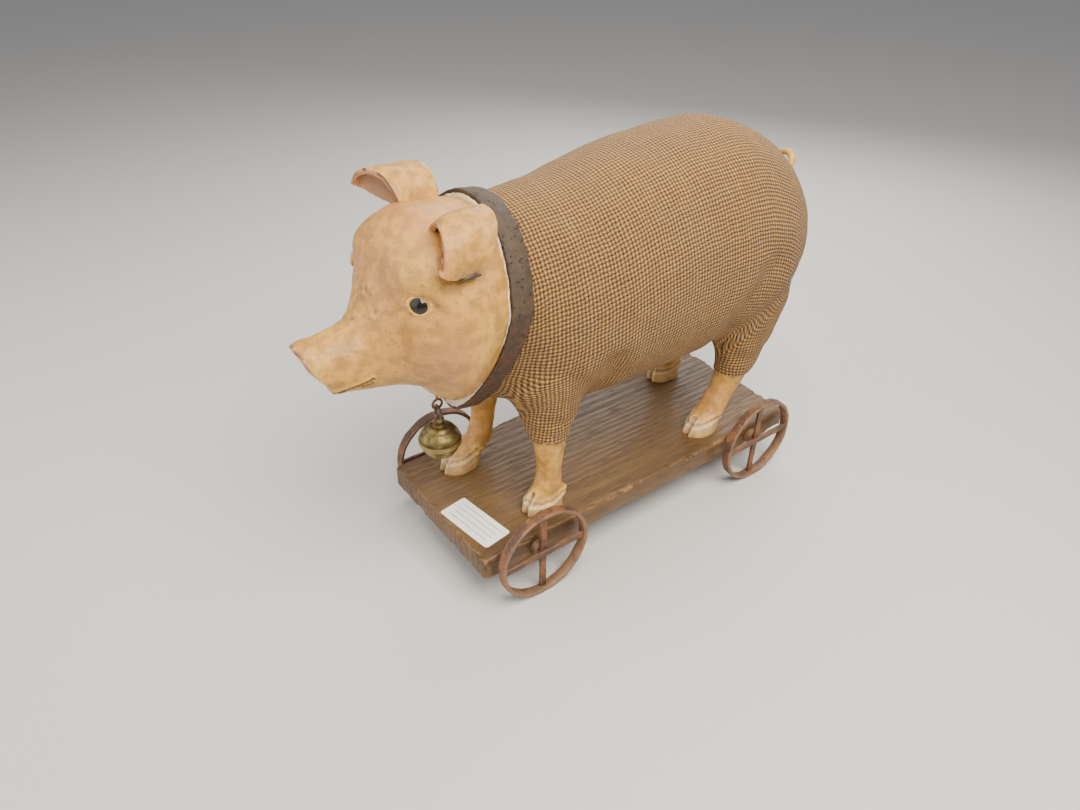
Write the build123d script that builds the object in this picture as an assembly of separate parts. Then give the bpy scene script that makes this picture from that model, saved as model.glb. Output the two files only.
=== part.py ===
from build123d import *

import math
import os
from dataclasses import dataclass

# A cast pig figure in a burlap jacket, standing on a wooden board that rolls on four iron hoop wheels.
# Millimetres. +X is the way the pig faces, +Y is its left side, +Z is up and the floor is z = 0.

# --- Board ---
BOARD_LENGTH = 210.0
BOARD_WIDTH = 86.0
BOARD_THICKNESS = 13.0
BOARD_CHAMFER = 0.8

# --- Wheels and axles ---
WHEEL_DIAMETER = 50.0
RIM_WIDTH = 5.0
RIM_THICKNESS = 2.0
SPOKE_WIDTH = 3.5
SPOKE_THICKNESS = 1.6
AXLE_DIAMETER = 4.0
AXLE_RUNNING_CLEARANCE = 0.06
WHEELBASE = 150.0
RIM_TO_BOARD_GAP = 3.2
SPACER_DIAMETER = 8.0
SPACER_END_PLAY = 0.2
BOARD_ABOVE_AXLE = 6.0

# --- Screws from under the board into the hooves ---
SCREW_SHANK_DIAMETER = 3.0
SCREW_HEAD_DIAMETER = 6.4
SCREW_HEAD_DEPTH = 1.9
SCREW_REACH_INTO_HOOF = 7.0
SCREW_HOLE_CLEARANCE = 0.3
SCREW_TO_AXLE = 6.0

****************

• _Given instruction_: Locate all lines in the listing above with the word "from" and copy them.

• _The output_:
Write the build123d script that builds the object in this picture as an assembly of separate parts. Then give the bpy scene script that makes this picture from that model, saved as model.glb. Output the two files only.
from build123d import *
from dataclasses import dataclass
# --- Screws from under the board into the hooves ---